I’ve wanted her incredible recipe for years but as with every Russian mom, her recipe is not a detailed written one. She makes her stellar cinnamon rolls by eye!
So after she finally shared it with me in very loose terms I had to do several tests to nail down the exact measurements and baking time. I also made a video, so you could see how I roll them because a picture or in this case a video is worth a thousand words!
How to make them from scratch
I won’t beat around the bush and tell you the main secret straight away why these cinnamon buns are so fluffy. The yeast. My mother’s recipe calls for a lot of yeast. That makes them rise very quickly and expand in the oven to incredible heights.
She also uses fresh yeast instead of the more common dry variety sold in supermarkets. Fear not, I’ve adapted her recipe to suit our needs using dry active yeast.
What makes them so soft and buttery is the eggs, milk and vegetable oil in the dough. Other than that the recipe is very straightforward. Just mix all ingredients in a bowl, knead briefly until you get a soft and elastic dough.
Let it rise for 45 minutes to 1 hour in a warm spot in your house until the dough more than doubles in bulk. Then shape, another shorter rise, bake!
If you are looking at these buns and thinking right now that they look too intimidating, and are surely difficult to make, I want to stop you right there.
They are NOT difficult to make! The trickiest part of this recipe is actually shaping them to make them look like they came straight from a bakery. And that is why I made a video for you.
The truth is they are also very easy to roll and shape. You just need to see how it’s done!
How to shape cinnamon buns
Shaping a simple piece of dough into something beautiful is my favourite part of cinnamon bun making. There are so many ways of doing that and different countries have their signature shapes. My mom makes hers into roses, which is very pretty and traditional.
I decided to do something slightly different. So I cut my dough into strips, twisted them, then tied them into knots. The gif below demonstrates it pretty well!
You can use this recipe to make traditional cinnamon rolls. They turn out incredibly fluffy when baked together in a rectangular 9X13 inch pan.
You will get two of those out of the recipe. My kids absolutely adore that type. Whichever way you decide to shape your cinnamon buns, make sure you brush them with egg wash for that golden look!
How to make a cinnamon bun filling
The filling is nothing more but a combination of butter, sugar and cinnamon. I’ve changed my mother’s recipe a tiny bit as she uses oil instead of butter. I wanted to use butter for more flavour.
Butter also helps to keep the strips of dough together when you are shaping them into buns while oil makes it more difficult to work with.
If you get tired of cinnamon buns, you can fill your dough with a combination of sugar and poppy seeds, which is very traditional for Russia. Or use Nutella!

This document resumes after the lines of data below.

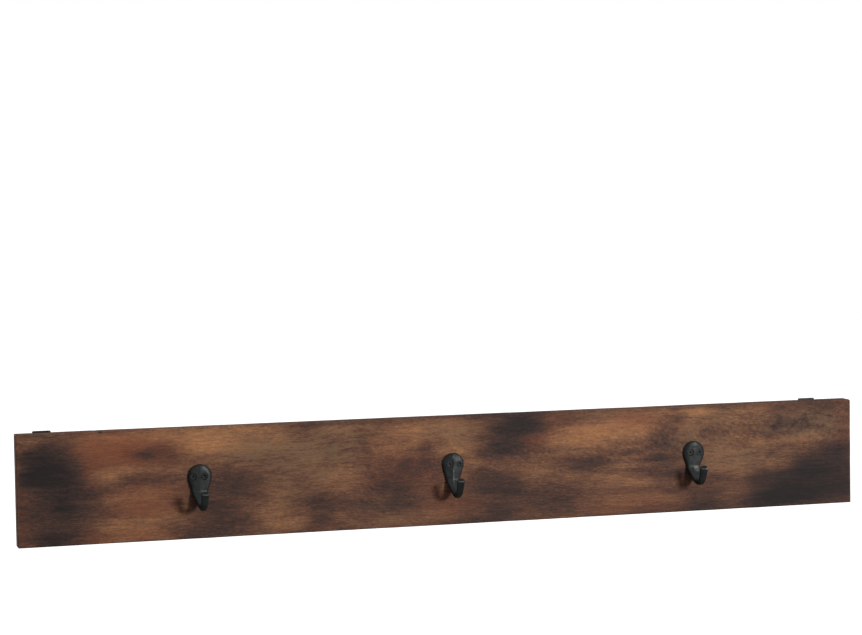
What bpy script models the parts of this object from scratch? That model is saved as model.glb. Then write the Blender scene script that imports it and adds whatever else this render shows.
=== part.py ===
"""A wall hook rail: a board with three forged iron hooks, hung on two keyhole plates let into its back.

Metres, +Z up. The origin is the middle of the board's back face, which lies on the wall (the plane y = 0).
+X runs along the board, and the hooks stand out towards -Y.
Every piece is one named object. Wire-drawn objects are cutters, and are no part of the model.
"""

import bmesh
import bpy
from math import asin, ceil, cos, pi, radians, sin, sqrt, tau

MM = 0.001
GAP = 0.3 * MM  # left between pieces that touch

# The board
BOARD_LENGTH = 1016 * MM
BOARD_HEIGHT = 128 * MM
BOARD_THICKNESS = 19 * MM
BOARD_EDGE_ROUND = 1.2 * MM

# The hooks. Their own heights are measured from the line through their two screws.
# They are forged by hand, so each has its own sizes: the widths of its plate, neck and tip, how late it
# narrows from neck to curl, the lengths of its flat below the screws, its slope and its rising tip, how
# far it leans with its foot to the left, and where its screws are.
HOOKS = {
    "left": {
        "x": -301 * MM, "plate": 27.6 * MM, "neck": 19 * MM, "tip": 9.4 * MM, "late": 1.0,
        "flat": 15 * MM, "slope": 13.0 * MM, "rise": 13.7 * MM,
        "lean": radians(1.2), "screws": (-8.4 * MM, 5.0 * MM),
    },
    "middle": {
        "x": -0.8 * MM, "plate": 26.0 * MM, "neck": 16.4 * MM, "tip": 9.3 * MM, "late": 1.0,
        "flat": 16.4 * MM, "slope": 12.0 * MM, "rise": 14.8 * MM,
        "lean": radians(1.4), "screws": (-4.5 * MM, 7.6 * MM),
    },
    "right": {
        "x": 301 * MM, "plate": 27.2 * MM, "neck": 17 * MM, "tip": 10.1 * MM, "late": 1.35,
        "flat": 15 * MM, "slope": 13.3 * MM, "rise": 15.0 * MM,
        "lean": radians(1.8), "screws": (-5.3 * MM, 6.9 * MM),
    },
}
HOOK_SCREW_LINE = 8 * MM  # above the board's middle
PLATE_EDGE = 2.9 * MM  # thickness at the rim
PLATE_RIDGE = 4.4 * MM  # thickness along the middle ridge
CURL_WIDTH = 5.8 * MM
ARM_RIDGE = 4.2 * MM
ARM_EDGE = 2.6 * MM
ARM_BELLY = 1.0 * MM  # how far the arm's underside swells
BEND_RADIUS = 10 * MM
SLOPE_ANGLE = radians(40)
CURL_RADIUS = 13.05 * MM
TIP_ANGLE = radians(160)
TIP_FAN = 0.8  # how the curl widens towards the tip: 1 is an even fan
TIP_CUT = 0.45  # the slope of the tip's end, which is lower on the outer side
TIP_EASE = 0.6 * MM  # the rounding at the tip's end
FLAT_STEPS = 5

# The wood screws, all of one size
SCREW_LENGTH = 16 * MM
SCREW_RADIUS = 1.75 * MM
HEAD_RADIUS = 3.5 * MM
HEAD_RIM = 0.25 * MM
HEAD_DEPTH = 2.0 * MM
POINT_LENGTH = 3.5 * MM
CROSS_LENGTH = 3.8 * MM
CROSS_WIDTH = 0.9 * MM
CROSS_DEPTH = 1.3 * MM
SCREW_SIDES = 16
HOOK_HEAD_HEIGHT = 3.6 * MM  # of a head's top above the board's face

# The keyhole plates on the back
HANGER_CENTRES = (-477 * MM, 457 * MM)
HANGER_WIDTH = 21 * MM
HANGER_HEIGHT = 46 * MM
HANGER_THICKNESS = 1.6 * MM
HANGER_CORNER = 1.5 * MM
HANGER_ABOVE_BOARD = 1.8 * MM
HANGER_INSET = 0.1 * MM  # below the board's back
HANGER_SCREW_OFFSET = 16.5 * MM  # from the plate's middle, up and down
ENTRY_RADIUS = 4.6 * MM  # the round hole that the wall screw's head goes through
ENTRY_BELOW = 5 * MM  # below the plate's middle
SLOT_WIDTH = 4.8 * MM
SLOT_TOP = 9 * MM  # the slot's upper end, above the plate's middle
POCKET_RADIUS = 6.2 * MM  # half the width of the pocket for the wall screw's head
POCKET_DEPTH = 11 * MM

BOARD_FRONT = -BOARD_THICKNESS
HANGER_MIDDLE = BOARD_HEIGHT / 2 + HANGER_ABOVE_BOARD - HANGER_HEIGHT / 2


def clear_scene():
    for obj in list(bpy.data.objects):
        bpy.data.objects.remove(obj, do_unlink=True)


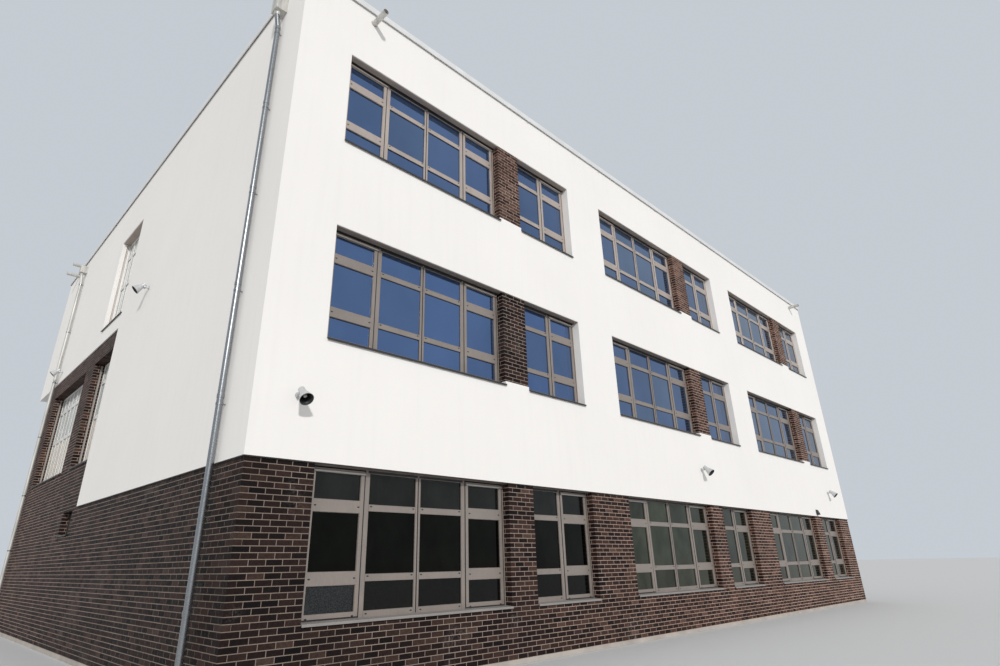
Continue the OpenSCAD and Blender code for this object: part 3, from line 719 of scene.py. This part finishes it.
def panesOf(group):
    # the panes of a group of windows, by wall: x0, x1, z0, z1, 1 where it opens, its row, its depth
    # and the height of the window's head
    byWall = {}
    for wall, x, sill, width, opens, rows, bar, depth in windows[group]:
        wide = width / len(opens)
        for i, opening in enumerate(opens):
            side, rail = (bar, bar * windowKit["rail"]) if opening else (plan["fixedBar"], plan["fixedBar"])
            left, right = bar if i == 0 else side, bar if i == len(opens) - 1 else side
            headRail = bar * windowKit["headRail"] if opening else plan["headBar"]
            for r, (foot, top) in enumerate(zip(rows, rows[1:])):
                low = foot + (rail if r else bar - windowKit["footLess"])
                high = top - (headRail if top == rows[-1] else rail)
                byWall.setdefault(wall, []).append((
                    x + (i * wide + left), x + ((i + 1) * wide - right), sill + low, sill + high,
                    float(opening), r, depth, sill + rows[-1]))
    return {wall: np.array(table) for wall, table in byWall.items()}


def pillowPanes(table, tones):
    # y = depth -/+ (half thickness + bulge (1 - s squared)(1 - t squared)) for s and t from -1 to 1,
    # with a flat lap under the bars all round
    across = np.array([-1, -1, -0.5, 0, 0.5, 1, 1.0])
    reach = windowKit["lap"] * np.array([-1, -0.4, 0, 0, 0, 0.4, 1.0])
    k, points = len(across), len(across) ** 2
    s, t = (grid.ravel() for grid in np.meshgrid(across, across))
    lapX, lapZ = (grid.ravel() for grid in np.meshgrid(reach, reach))
    x0, x1, z0, z1 = table.T[:4, :, None]
    x = (x0 + x1) / 2 + (x1 - x0) / 2 * s + lapX
    z = (z0 + z1) / 2 + (z1 - z0) / 2 * t + lapZ
    middle = (table[:, 6] + plan["glassIn"] + plan["glassDeep"] / 2)[:, None]
    swell = windowKit["paneHalf"] + windowKit["bulge"] * (1 - s ** 2) * (1 - t ** 2)
    verts = np.concatenate([pointsAt(x, middle + way * swell, z) for way in (-1, 1)], 1).reshape(-1, 3)
    i = np.arange(points).reshape(k, k)
    face = np.stack([i[:-1, :-1], i[:-1, 1:], i[1:, 1:], i[1:, :-1]], -1).reshape(-1, 4)
    rim = np.concatenate([i[0, :], i[1:, -1], i[-1, -2::-1], i[-2:0:-1, 0]])
    after = np.roll(rim, -1)
    band = np.stack([after, rim, rim + points, after + points], 1)
    quads = np.concatenate([face, face[:, ::-1] + points, band])
    return verts, copies(quads, 2 * points, len(table)), np.repeat(tones, 2 * points, 0)


def ringPart(wall, rects, profile):
    # a closed profile of (inset, lift) points carried round each rectangle, mitred at its corners
    inset, lift = np.array(profile).T
    signX, signZ = np.array([1, -1, -1, 1]), np.array([1, 1, -1, -1])
    x = rects[:, [0, 1, 1, 0], None] + signX[:, None] * inset
    z = rects[:, [2, 2, 3, 3], None] + signZ[:, None] * inset
    verts = pointsAt(x, rects[:, 4, None, None] - lift, z).reshape(-1, 3)
    return partOn(wall, verts, copies(closedGrid(4, len(profile)), 4 * len(profile), len(rects)))


def stripPart(wall, x0, x1, depth, z, profile):
    # six (lift, rise) points drawn straight from x0 to x1: y = depth - lift, z = z + rise
    lift, rise = np.array(profile).T
    depth, z = (np.reshape(v, (-1, 1, 1)) for v in (depth, z))
    verts = pointsAt(np.stack([x0, x1], 1)[:, :, None], depth - lift, z + rise).reshape(-1, 3)
    j = np.arange(6)
    nxt = (j + 1) % 6
    quads = np.concatenate([np.stack([j, nxt, nxt + 6, j + 6], 1),
                            [[3, 2, 1, 0], [5, 4, 3, 0], [6, 7, 8, 9], [6, 9, 10, 11]]])
    return partOn(wall, verts, copies(quads, 12, len(x0)))


def blockPart(wall, lows, highs):
    # plain strips and plates between two lists of corners
    return partOn(wall, *plainBodies(np.array(lows, float), np.array(highs, float)))


def capPart(wall, centres, size):
    # a flattened dome: x = a cos v, z = b sin v, lift = c times the cosine of the height angle
    around, rise, lift = turns(8), np.array([[1.0], [0.9], [0.45]]), np.array([[-0.2], [0.55], [1.0]])
    dome = pointsAt(rise * np.cos(around) * size[0], -lift * size[2], rise * np.sin(around) * size[1])
    a = np.arange(8)
    b = (a + 1) % 8
    sideFaces = [np.stack([a + i, b + i, b + i + 8, a + i + 8], 1) for i in (0, 8)]
    top = 16 + np.array([[0, 1, 2, 3], [0, 3, 4, 7], [4, 5, 6, 7]])
    base = np.array([[3, 2, 1, 0], [7, 4, 3, 0], [7, 6, 5, 4]])
    return repeated(wall, dome.reshape(-1, 3), np.concatenate([*sideFaces, top, base]), centres)


# on the ground and upper windows the pane shades are painted reflection: lighter for the farther bays and
# the second floor, each pane a little different
tint = {
    "ground": {"near": 0.05, "nearTop": 0.33, "far": 0.74, "spread": 0.06,
               "frost": 0.9, "film": 0.25, "farFilm": 0.1},
    "side": {"upper": 1.0, "lower": 0.40, "spread": 0.22},
    "upper": {"start": 0.18, "bay": 0.30, "spread": 0.08, "topPane": 0.06, "topRow": 0.16},
}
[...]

More recipes using yeasted dough
- 14g/ 1.5 Tbsp active dry yeast or 50g fresh yeast if available
- 175ml/3/4 cup warm water
- 3 Tbsp sugar
- 250 ml/1 cup warm milk
- 1 egg large
- 3 Tbsp vegetable oil
- 1 tsp salt
- 700g/5 1/3 cups strong bread flour
- 125g/1/2 cup butter unsalted and softened
- 100g/1/2 cup granulated sugar
- 2 Tbsp cinnamon
- 1 egg for brushing
- In a small bowl combine the warm water, yeast and sugar and let it stand for 5 minutes. Then add the warm milk, oil, salt and 1 egg. Mix with a fork.
- Add the liquid to the flour, mix until rough dough forms, then take it out of the bowl onto a floured surface and start kneading until smooth and elastic dough is formed for approximately 8-10 minutes. If using a stand mixer, knead using a dough hook attachment for 1 minute on low speed, then switch to medium and kneed for 4 minutes longer.
- Take the dough out of the bowl and rub the bowl with vegetable oil, then return the dough to the bowl, cover with plastic wrap and a towel and let it rise for 45 minutes to 1 hour in a warm place until doubles in size.
- Meanwhile preheat the oven to 180C/350F. Mix the softened butter with sugar and cinnamon with a mixer. Set aside until later.
- Take the dough out of the bowl and place it on a floured surface. Dust the top with a bit of flour and roll out into a large rectangle until the dough is no more than 1 inch thick. Dab the sheet of dough with the butter mix all over, then spread in even layer going all the way to the edges. Eyeball 1/3 of the dough, carefully lift it off the surface (use a dough bench scraper to help you along) and fold it over itself, then take the opposite side and repeat the process. (Watch the video for visual guidance.) Then take your rolling pin and roll the folded dough out to a 1-1.5 inch thickness.
- Divide the dough into 12 equal strips. Take each dough strip, cut it lengthwise until you have two thin strips. Twist them together, then tie into a knot. Place on a parchment lined baking sheet. Repeat the process with the remaining dough. Place each cinnamon bun 2 inches apart. Cover with a tea towel and let them rise for 30 minutes.
- Before baking brush them with a beaten egg and bake in the preheated oven for 20-25 minutes until golden. Cool on a wire rack.